Destinations Magazine

The London Reading List No.49

By Lwblog @londonwalks

Tuesday is great London books day on The Daily Constitutional. Give us your own recommendations at the usual email address
The London Reading List No.49
The Last Party: Britpop, Blair and the Demise of English Rock By John Harris
The London Reading List No.49 Frank Zappa once said that “Rock journalism is people who can't write interviewing people who can't talk for people who can't read.”
John Harris’s The Last Party is an honourable exception on the first two counts.
Set against the backdrop of Tony Blair’s rise to power, The Last Party is the tale of Britpop – the mid-90’s explosion of British indie music into the mainstream.
Author John Harris – contributor to Q, Mojo, Rolling Stone and The Guardian, amongst others – is a writer whose dry wit always staves off the excitable excesses that so upset Mr Zappa.
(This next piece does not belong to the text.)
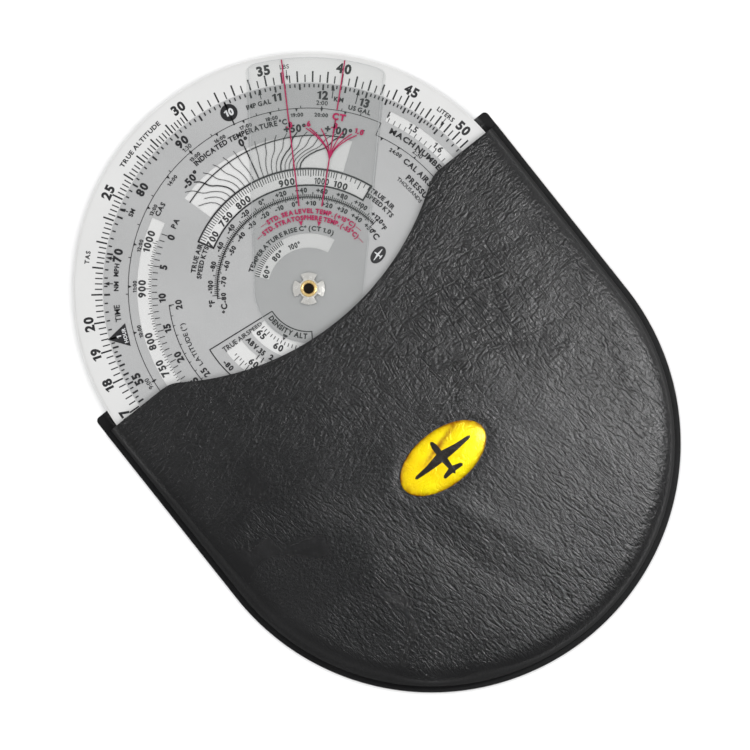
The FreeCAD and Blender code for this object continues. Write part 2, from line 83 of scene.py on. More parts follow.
HALF = panel_high.x  # half the sleeve's width, and the radius of its round end
SHOULDER = panel_high.y
BACK_TOP = back_high.y
FRONT_TOP = panel_high.z
FLANGE_LOW = panel_low.z
POCKET_FLOOR = lining_high.z
PIVOT = (eyelet_low + eyelet_high) / 2
BADGE_MIDDLE = (badge_low + badge_high) / 2
BADGE_HALF = (badge_high - badge_low) / 2

NOTCH_RADIUS = 90.1
NOTCH_FLOOR = 49.9
NOTCH_BLEND = 10.0
EAR_ROUND = 1.5
VINYL = 0.5
PADDING = 0.5
LINING = 0.25
FLANGE = 1.9  # width of the welded flange
BAND = 8.5  # width of the smooth slope inside the flange
LAYERS_START = 3.2  # how far inside the rim the foam and the lining start
FOAM_GAP = 0.03  # between the vinyl and its foam
LINING_GAP = 0.02  # between the foam and the lining
FINE, MIDDLING, COARSE = 1.1, 1.6, 3.0  # steps between the plan points of the sleeve's pieces
DOME_LIFT = 0.10  # how far the badge's dome stands over the CAD's
DOME_SINK = 0.25  # how far its rim goes into the vinyl
EMBLEM_LIFT, EMBLEM_THICK = 0.05, 0.12
FILM_GAP = 0.015  # between a printed disc and its clear film
FILM_BORE = 2.1  # radius of the hole in a film
PRINT_THICK, EDGE_THICK = 0.012, 0.006
PRINT_LIFT = 0.001  # between a face and the underside of its print
OVERPRINT = 0.013  # how much higher a print stands that lies over another

VIEW_TURN = radians(38.42)  # the picture's upright, clockwise from +Y
VIEW_UP = Vector((sin(VIEW_TURN), cos(VIEW_TURN), 0))
VIEW_RIGHT = Vector((cos(VIEW_TURN), -sin(VIEW_TURN), 0))
CALCULATOR_TURN = 14.0  # the calculator disc's 10, clockwise from +Y
BASE_TURN = 190.74  # the base disc's 10
CURSOR_TURN = 40.3


# ---- camera, floor and light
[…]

Harris was also an eyewitness to the events chronicled in The Last Party, working as he was for the NME at the inception of what became Britpop. His gifts as a writer and his proximity to the events make him the perfect man for the job.
And he has quite a cast of characters to work with. Blur slugging it out with Oasis for the Number One spot – a story that made the headlines on the BBC 9 O’clock News. Oasis’s Noel Gallagher visiting Tony Blair at 10 Downing Street. Oasis label boss Alan McGhee and his climb to the heights as a rock’n’roll visionary and subsequent descent into breakdown.
Many of Harris’s interviewees – particularly Justine Frischmann of Elastica – are prepared to put their side of the story free from any “showbiz” sheen – warts, needle marks and all. A far cry from Zappa’s “people who can’t talk”.
London locations abound – from Camden Town to Soho to Westminster – capturing the capital at a time when, as Harris sees it, the leftfield creative artists of British music began to chase the dollar and not the artistic glory, when politicians began to follow focus groups rather than ideology. Blur’s Alex James falling out of The Groucho with the other “celebs”; Jarvis Cocker gatecrashing Michael Jackson’s BRIT Awards stage show at Earl’s Court and being questioned by police for his trouble; Damon Albarn at the House of Commons; Noel Gallagher holding court at Supernova Heights, Belsize Park.
You will do well to remember Frank Zappa when you pick up The Last Party – his quote is always a good starting point for rock biography. But 300-or-so pages later, you’ll be closer to the quote often attributed to Hunter S. Thompson:
"The music business is a cruel and shallow money trench, a long plastic hallway where thieves and pimps run free, and good men die like dogs. There's also a negative side."